Parce que franchement, arriver dans un aéroport, payer 2000 $ (oui, le signe est le même pour le dollar américain et le peso chilien. Et si ça vous intéresse vraiment, c'est aussi le cas pour le peso argentin, brésilien, colombien, cubain, dominicain, mexicain, et uruguayen, ainsi que pour l'escudo cap-verdien, comme le dollar canadien, et, évidemment, le pa'anga tongan. Qui a dit que ce blog était pas culturel ?) pour arriver dans un terminal de bus qui n'est pas le bon, se pointer dans une ruelle sombre pour trouver une auberge, puis dormir sur le patio en plein jour au lieu de visiter la ville en long, en large, et en travers, puis se lier d'une amitié fragile avec des inconnus qui parlent un espagnol approximatif parce qu'ils viennent de Liepzig ou de Copenhague, j'ai envie de dire check. Mais après. Après, quoi ? Après ces premiers jours magiques, où on en prend plein les mirettes, il faut, et j'invoque ici le terme dans tout ce qu'il peut avoir de nécessité, trouver ses marques, aussi différentes qu'elles puissent être de celles de son pays natal bien-aimé. Des marques, dans le quotidien. Des marques dans la vie au Chili (ou en Argentine, ou au pays de la morue, ou chez les neocons(ervateurs) américains, etc.), non pas comme voyageur, mais comme citadin, étudiant, homme sédentarisé.
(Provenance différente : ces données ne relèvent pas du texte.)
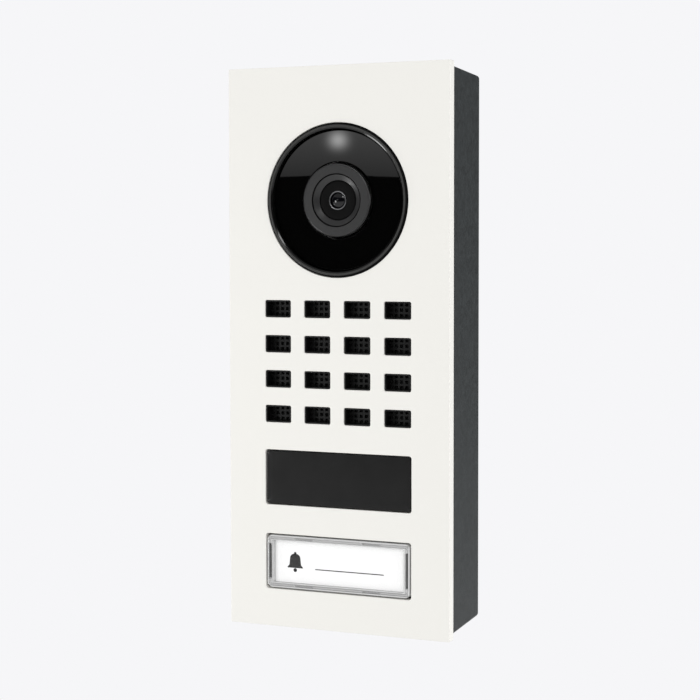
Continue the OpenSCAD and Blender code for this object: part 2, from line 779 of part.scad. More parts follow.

Cela veut dire s'accoutumer à:
Vivre dans une chambre blanche de 14m² environ, où mes chemises se battent en duel pour rentrer dans un même placard qui, avouons-le, tombe un brin en lambeaux (mais où sont les magasins suédois, je vous le demande ?).
Voir passer des colocs différents chaque semaine. Je ne sais pas si c'est une coutume d'ici, mais j'ai pour ma part vu défiler, entre ceux qui partent, et ceux qui arrivent, en tout et pour tout cinq personnes depuis mon arrivée, et ce n'est pas fini. La dernière, seule mécontente de la troupe, s'en est allée (dixit): ''parce que la coloc' avait pas assez de vie''. Non mais l'autre ! Ah, quel échec malgré tout ! Mais bon, comme c'était une fumeuse de cannabis, je garde le numéro de la police sous le coude, en cas de grosse déprime, histoire de.
Tenter de cuisiner des plats locaux. Genre des tortillas, comme si c'était chilien. Et se rendre compte que, bizarrement, c'est plus facile, voire meilleur, quand c'est une jolie fille d'Espagne qui vous l'offre avec un sourire en coin. Etrange.
Savoir reconnaître les fonctionnaires de police, qui sont tout de vert vêtus, avec un gilet par balles assez apparent, avec une cravate dessous (mais pourquoi ? Le Chili est un pays bizarre), en cas d'agression par un groupe de flighters, ou fighters, bref, les racaillous d'ici qui violent les vieilles dames et mangent leurs pastèques.
Mais aussi, s'habituer aux cours, et j'en donne mon sentiment, clairement marxiens (ou marxistes) de nos professeurs, sans doute en mal d'un mouvement social qui viendra pourtant bientôt. Et c'est en fait génial. Comme se plaisait à le dire un ami conservateur (tout le monde aura reconnu Alexis Carré, y'a que lui de toute façon), la phraséologie communiste conserve, et conservera sans doute, des qualités enivrantes. Mais alors, quand celle-ci est mise au service, non pas de l'idéologie, mais d'un cours sur l'idéologie, c'est tout juste fantastique. Avoir un prof de sociologie qui prend pour référence du Hobsbawn, ou un prof de philosophie qui disserte sur Althusser, cela m'enchante.
Et plus que tout, sans doute, trouver ses marques relationnelles. Trouver des gens de confiance, trouver des gens disponibles, trouver des références dans ses relations. Et cela n'est guère facile. Pourtant, on le sent, jour après jour, soir après soir, certains restent et d'autres non.
En cas de déprime, reste l'émission Parlez-moi d'humour, ma nouvelle bible pseudo-culturelle (Oui, je suis sponsorisé par France Inter, même au Chili). Ou bien des cours de yoga, ou des parties de ping-pong. Ou plus encore la perspective d'une visite d'un ami mendozien dans très peu de temps.
Mais par-dessus tout, ce qui m'enchante, est la perspective du voyage. Plus le temps passe, et plus je me dis qu'il faut, absolument, que je m'enivre de ces plaines arides, de ces déserts lointains, de ces petits hameaux par centaine, que je parte une tente sur le dos, avec pour seul bagage un bouquin de Pablo Neruda. Et que je me laisse aller depuis la Patagonie jusqu'en Bolivie... Les récits que j'en entends... Partir une fois le semestre terminé, dans le lointain. Dans trop longtemps. Mais je ne m'en fais pas, le possible est ami du bientôt. Bientôt.